Temperature- and time-dependence of hot-electron injection and accumulation in vertical Si nanowires studied with nm-resolution ballistic electron emission microscopy

Semiconducting nanowires (NWs) are of great interest for new devices, but the influence of quantum and geometry-related size effects on NW carrier injection and transport must be better understood. We report ballistic electron emission microscopy (BEEM) measurements of hot-electron injection into individual ``end-on'' metal Schottky contacts to vertical Si-NWs at 80-300K. We observe increasing \textit{suppression} of BEEM current with increasing hot-electron flux compared to a regular Au/Si junction, which we propose to be due to a \textit{steady-state (SS) charge accumulation} in the NW that increases with the amplitude of injected current.

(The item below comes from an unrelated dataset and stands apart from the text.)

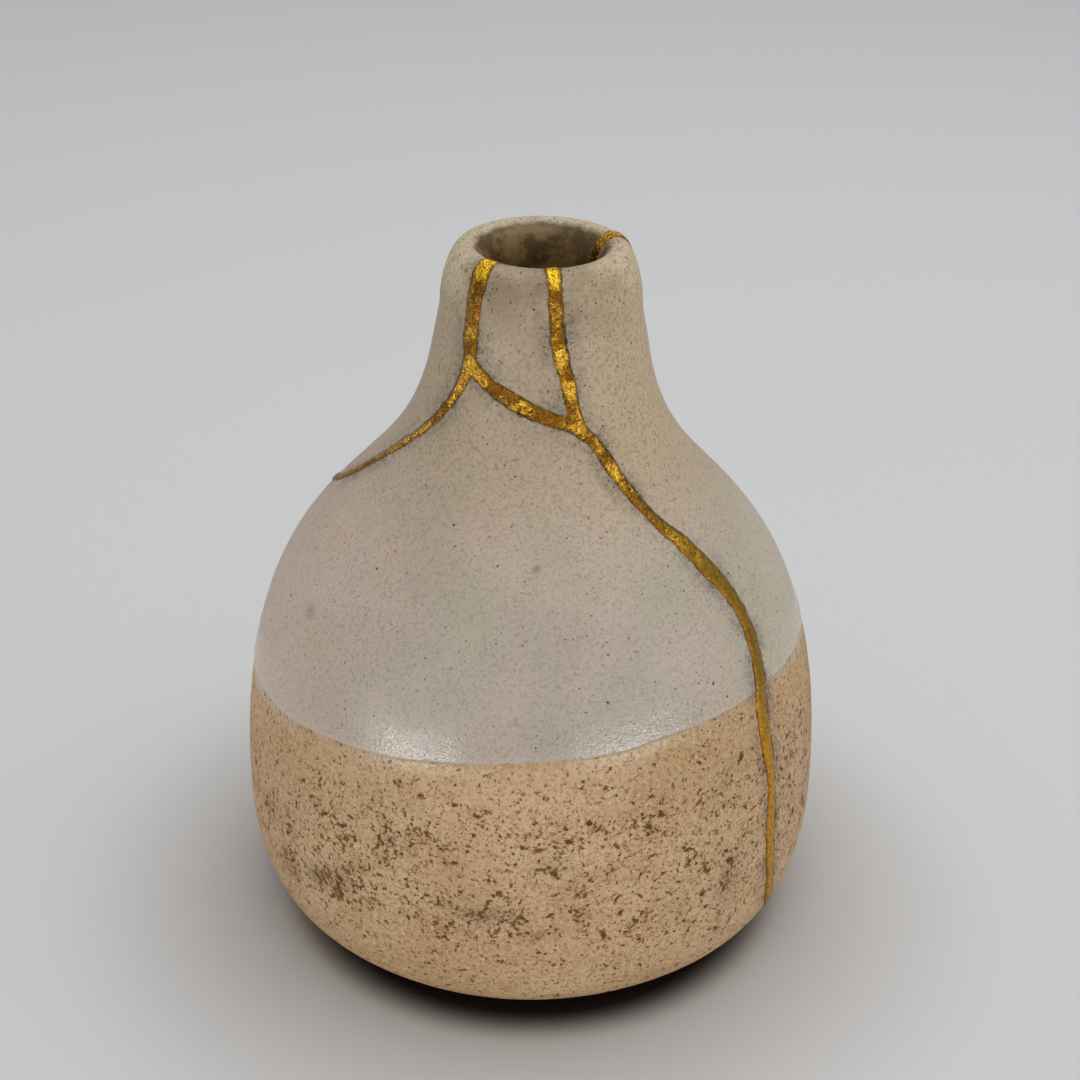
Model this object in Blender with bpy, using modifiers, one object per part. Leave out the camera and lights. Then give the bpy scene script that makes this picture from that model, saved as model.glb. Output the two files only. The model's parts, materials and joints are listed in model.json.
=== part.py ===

The suppression varies greatly for different NWs (suggesting an extrinsic defect-related mechanism) and increases strongly at lower temperature, likely due to increased SS charge accumulation. Dynamic charge trapping or de-trapping behavior (with time scale in the range of 50 to 200 ms) is observed when the tunnel current is abruptly changed, supporting that the suppression is due to (temperature-dependent) SS charge accumulation. Electrostatic simulations of carrier trapping at the Si/SiO$_{2}$ interface at NW walls [1] are consistent with the observed suppression. Work supported by NSF Grant No. DMR-0805237. \\[4pt] [1] Y. Cui \textit{et al}., Nano Lett. \textbf{3}, 149 (2003).